The class is specific implementation of PandasDataframe class using Unidist distributed engine. It serves as an intermediate level between PandasQueryCompiler and PandasOnUnidistDataframePartitionManager.

Public API#

class modin.core.execution.unidist.implementations.pandas_on_unidist.dataframe.PandasOnUnidistDataframe(partitions, index=None, columns=None, row_lengths=None, column_widths=None, dtypes: Optional[Union[Series, ModinDtypes, Callable]] = None, pandas_backend: Optional[str] = None)#

The class implements the interface in PandasDataframe using unidist.

Parameters:

partitions (np.ndarray) – A 2D NumPy array of partitions.
index (sequence) – The index for the dataframe. Converted to a pandas.Index.
columns (sequence) – The columns object for the dataframe. Converted to a pandas.Index.
row_lengths (list, optional) – The length of each partition in the rows.

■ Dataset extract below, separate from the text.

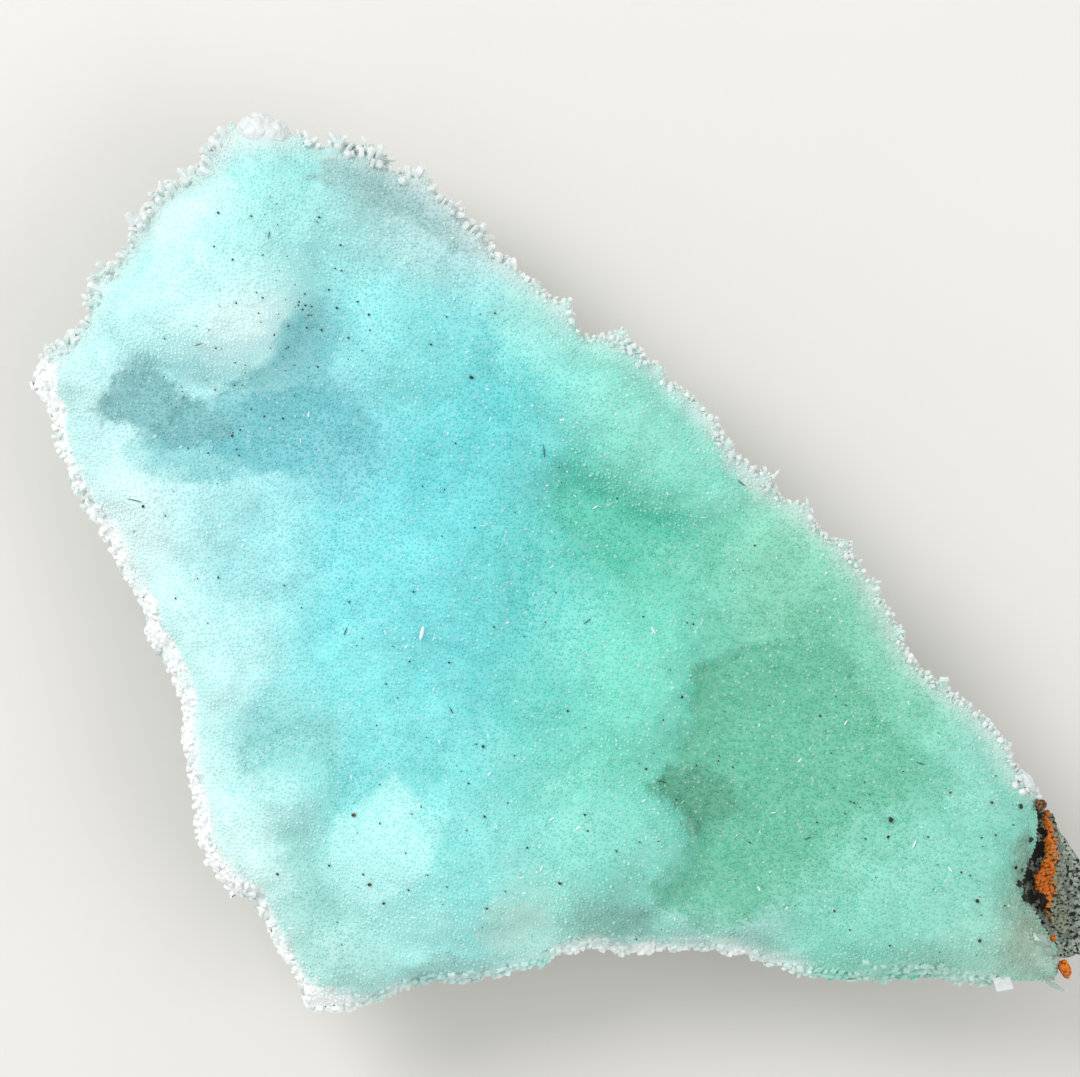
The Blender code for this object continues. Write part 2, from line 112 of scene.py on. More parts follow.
# Tints of the aragonite: place, reach, colour on a billow, colour in a hollow.
# The colour in a hollow is partly the crust's deeper tone and partly painted shade.
TINTS = (
    ("flank by the knob", -58.0, 18.0, 9.0, "C8EFEE", "B4E2E4"),
    ("upper flank", -53.5, 1.5, 7.0, "E6FCFB", "CCF2F2"),
    ("middle flank", -47.0, -9.3, 9.0, "CFF8F6", "A9EDF0"),
    ("inner flank", -40.5, 2.0, 7.5, "A8E6E8", "98DADE"),
    ("lower flank", -42.0, -33.3, 7.5, "DEFCF9", "B4EAE5"),
    ("left toe", -29.6, -48.0, 8.0, "B2E2DB", "8CC8C0"),
    ("upper left billow", -46.5, 33.0, 10.0, "C9FAF6", "9ADADB"),
    ("crown", -33.5, 43.0, 9.0, "A6E7E4", "90DADC"),
    ("crown tip", -37.8, 53.0, 3.2, "F2FAF8", "DDEEEC"),
    ("glassy rim", -17.6, 41.5, 7.5, "BEE3E2", "9CC8C8"),
    ("rim past the glassy stretch", -3.0, 30.0, 4.5, "A8E6DE", "9FDCD4"),
    ("around the slate hollow", -44.0, 19.5, 8.5, "CEFBFC", "A8E6E9"),
    # Painted light: this slope is tinted near white, as if lit, so that it shows little shade.
    ("slope of the left billow", -39.0, 26.5, 6.0, "E6FFFE", "D6FCFA"),
    ("below the steel hollow", -28.5, 13.5, 5.0, "78CBD4", "6CC0CB"),
    ("around the steel hollow", -30.0, 23.0, 6.5, "A0E6EA", "84D0D7"),
    ("middle knob", -20.5, 27.0, 7.5, "8AE2E2", "7CD8DD"),
    ("sky heart", -19.0, -3.0, 13.0, "7CE0E3", "68D4D9"),
    # Painted light: the lit shoulder is tinted paler where light falls on it.
    ("lit shoulder", -25.5, -11.5, 4.5, "A0F6F8", "90F0F3"),
    ("turquoise valley", -9.5, 14.0, 9.0, "70D8DA", "5ACED1"),
    ("turquoise heart", -4.0, -2.0, 7.5, "62CEC6", "54C6BC"),
    ("upper right billow", 8.5, 18.0, 11.0, "98E6D6", "74D2BE"),
    ("green valley", 6.0, 4.5, 8.5, "70CFB5", "55C09E"),
    ("heart below", -5.0, -16.0, 4.5, "6CD2C8", "60C8BF"),
    ("right heart", 6.5, -14.0, 10.0, "84E6D2", "68D0B8"),
    ("right shoulder", 33.0, -5.0, 11.0, "90D9BF", "72C3A3"),
    ("around the green hollow", 26.0, -20.0, 12.0, "74CBAE", "66C0A0"),
    ("right rim", 51.0, -23.0, 5.5, "98DCCC", "80CCB8"),
    ("lower right billow", 44.0, -39.5, 12.0, "8BD9C6", "74C8AF"),
    ("foot knob", 4.0, -34.5, 9.5, "8ADECE", "77D0BC"),
    ("toe of the foot", -4.5, -41.5, 4.5, "C2F8EE", "AAEADF"),
    ("lower left billow", -16.4, -34.0, 11.0, "90E4E0", "7AD3CA"),
    ("above the glassy foot", -19.0, -44.0, 4.5, "C2FBF5", "B4F2EC"),
    ("lobes beside the flank", -36.0, -27.0, 5.0, "A9E4E0", "9CD8D4"),
    ("lower valley", -22.0, -20.5, 8.5, "8CE7E6", "72D3D7"),
    ("flank hollow", -33.0, -21.0, 5.0, "9CE2DF", "7AC8CA"),
    ("foot between the toes", 14.8, -46.5, 7.0, "A2D6CB", "82BFB1"),
    ("right foot", 49.0, -48.5, 7.0, "B4E0D2", "9ACEBD"),
    ("stained end", 52.5, -43.5, 3.5, "94BCA8", "88AE9A"),
)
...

The “height” of each of the block partitions. Is computed if not provided.
column_widths (list, optional) – The width of each partition in the columns. The “width” of each of the block partitions. Is computed if not provided.
dtypes (pandas.Series, optional) – The data types for the dataframe columns.
pandas_backend ({"pyarrow", None}, optional) – Backend used by pandas. None - means default NumPy backend.

property engine: str#

The engine for this frame.

Returns:: The engine.
Return type:: str

support_materialization_in_worker_process() → bool#

Whether it’s possible to call function to_pandas during the pickling process, at the moment of recreating the object.

Return type:: bool